As investors target proxies for income security, they neglect macroeconomic factors at their peril, says Shayla Walmsley.
It is a cartoon scenario: the man avoiding a puddle falls down a manhole. Schroders' head of property fund management Neil Turner suggested this week that investors were doing something similar: fixated on mitigating one kind of risk, they could be missing other big ones. He gave the example of investors concerned with income security focusing on covenant strength - and all but ignoring other asset-specific risks such as location and obsolescence. Turner told IP Real Estate: "I can't remember a time when the reliance on covenant strength has been so dominant in investor decision-making."

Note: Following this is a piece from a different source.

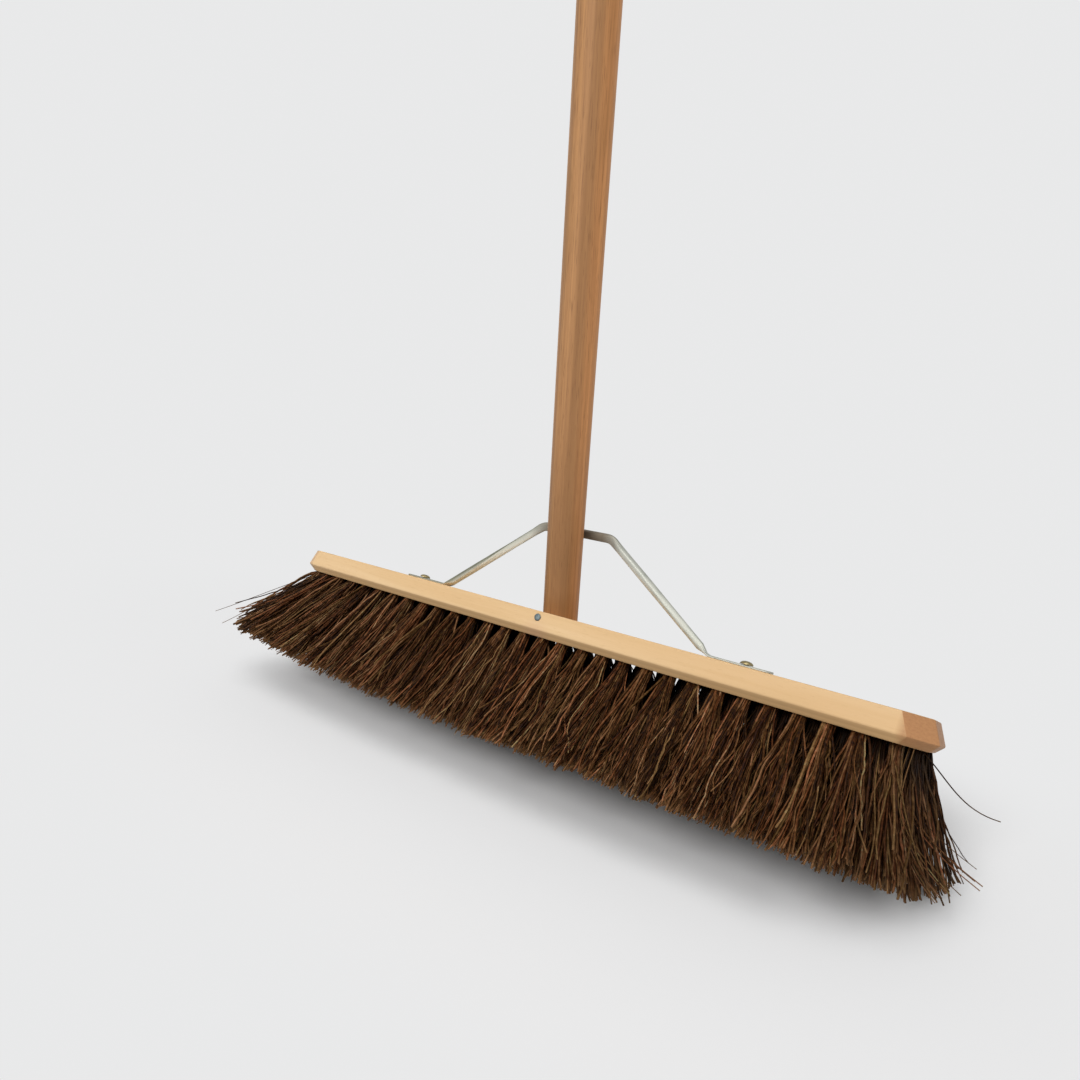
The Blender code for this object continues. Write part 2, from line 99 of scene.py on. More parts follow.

It may be that Turner's criticism understates the hierarchy of risks. Former Prupim strategist Paul Mitchell recently pointed in the pages of IP Real Estate to research showing a correlation between abnormal annual returns and "lease events", but not between returns and the property's fabric and location.
Yet among investors in Germany, not only lease length but also location acts as a proxy for income security. Thomas Beyerle, head of research at IVG, talking about the reluctance to consider secondary locations, claimed it was as much a psychological condition as an investor decision. While macroeconomic risks rather than asset-specific risks drive the market, investors fix on one side of the street rather than another, where there is no difference in (say) vacancy risk and no currency risk.
"You could almost look at it from a psychological perspective, rather than a risk perspective," Beyerle said. "You're talking about investors moving from Frankfurt to Freiburg, but the risk is too high for them, even if the decision to invest in a smaller city would mean higher yields and lower prices. The exit is the issue, and whether it is within the risk profile of the asset."
For Beyerle, the income-oriented focus on core and super-core assets is an indication that investors lack the sensitivity that makes rational risk assessment possible. "I get the impression that when an investor goes after a yield of 5%, they're investing on the premise that they will get their money back," he said. "They aren't looking at the portfolio management risk, but acting on the belief they will get the money back."
He added: "The idea that you can invest without any risk is absolute nonsense. But we have a situation with, on the one hand, a massive sum of money and, on the other, a limited core market. Now you see money pouring into Germany, but the money will vanish just as quickly. Safe havens sound good, but some of these investors, perhaps especially private equity investors, are effectively parking money, and it isn't correlated to a 10 or 20-year investment."
Simon Durkin, RREEF head of research for Europe, has suggested that one reason why investors are fixated with income is because it didn't create the last property bubble. It is the capital element that introduces volatility.
"Asset-level characteristics are critical and always will be," he said. "But the reason some investors are willing to pay 5% for City offices in what is historically a volatile market is because they're investing not for the short-term but for capital preservation."
The problem for income-focused investors is that income is only one part of the business plan for the asset. "That's what we're talking to investors about — not just the strength of the income stream, but also the exit assumptions and capital market influences," said Durkin. "The combination is what drives performance."
Yet an asset's exit plan is effectively a bet on a future market. A 10-year plan that involves exiting with X years of unexpired lease left to the seller may involve an educated forecast, but it is still a gamble on what the market will look like at a specific future point.
"Given the focus on income quality and duration, we should not lose sight of the capital market influence on performance and ultimate completion of the asset business plan and exit," said Durkin. "Having a robust process for understanding capital market drivers is essential to underwriting the deal."
It is not income per se that is at issue here, but an overreliance on a specific risk as a proxy for all risk. If the risks du jour are not exactly arbitrary, some have stuck in investors' consciousness more firmly than others. Turner is critical of the reluctance to use leverage when it makes sense to do so, for example, but said he believes most investors are sensible in their approach to debt at appropriate levels.
"High volumes of leverage would not be appropriate - but they would be expensive," he said. "Investor caution is understandable, but there is a sound logic to using leverage of 30% or 40% if you have a good piece of real estate and a good local platform to manage it."